Article 1 of the 1991 Constitution (revised in 2002) states that all citizens of Burkina Faso are equal, and outlaws discrimination based on gender. The country has also ratified the Convention on the Elimination of All forms of Discrimination against Women (CEDAW), including the Optional Protocol, and the 2003 Protocol to the African Charter on Human and Peoples’ Rights on the Rights of Women in Africa (in 2006).Since 1997 there has been a dedicated Minister for Women. Despite legislative initiatives, significant obstacles remain to ensure women’s access to justice, equality, and positions of political power.
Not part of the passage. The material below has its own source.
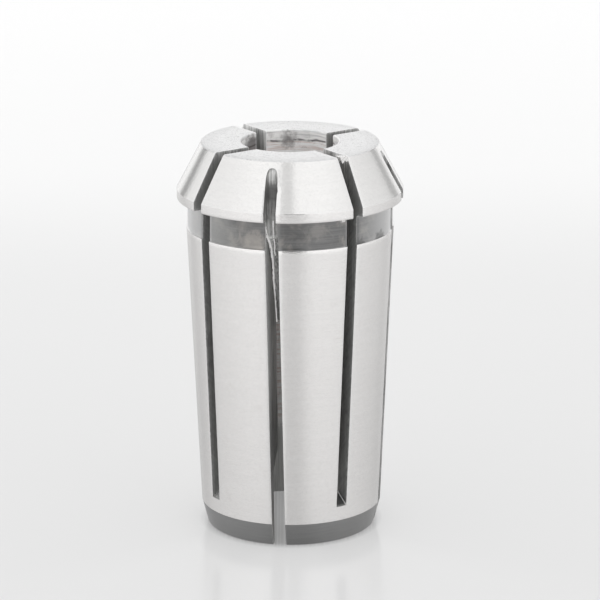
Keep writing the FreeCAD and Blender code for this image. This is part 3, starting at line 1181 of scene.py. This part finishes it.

The 1989 Family Code sets the minimum legal age for marriage at 17 years for women and 20 for men, although civil courts can authorise exceptions for women from the age of 15 and for men from the age of 18 (art. 238). In practice, there is a high incidence of early marriage: according to 2010 data from the UN, 32.4% of girls aged 15 to 19 were married, divorced or widowed. The average age at first marriage is 17.8 years. Under Burkinabe criminal and civil law, forced marriage is illegal. Despite this, many families continue to force their daughters into marriage. Poverty and the prospect of dowry motivate families to arrange marriages for their daughters as soon as they reach puberty.
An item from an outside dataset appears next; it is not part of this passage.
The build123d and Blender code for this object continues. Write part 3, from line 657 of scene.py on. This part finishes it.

Under articles 235, 236 and 304, Burkina Faso’s Family Code states that spouses are equal partners, gives mothers and fathers equal share in parental authority, and stipulates the same obligations and responsibilities in relation to their children. The law also provides that in the event of a spouse’s death, custody will be granted to the surviving spouse (art. 519). In the event of divorce, child custody is awarded to the parent who can provide the best care.In practice, custody of children under the age of seven is most often granted to the mother.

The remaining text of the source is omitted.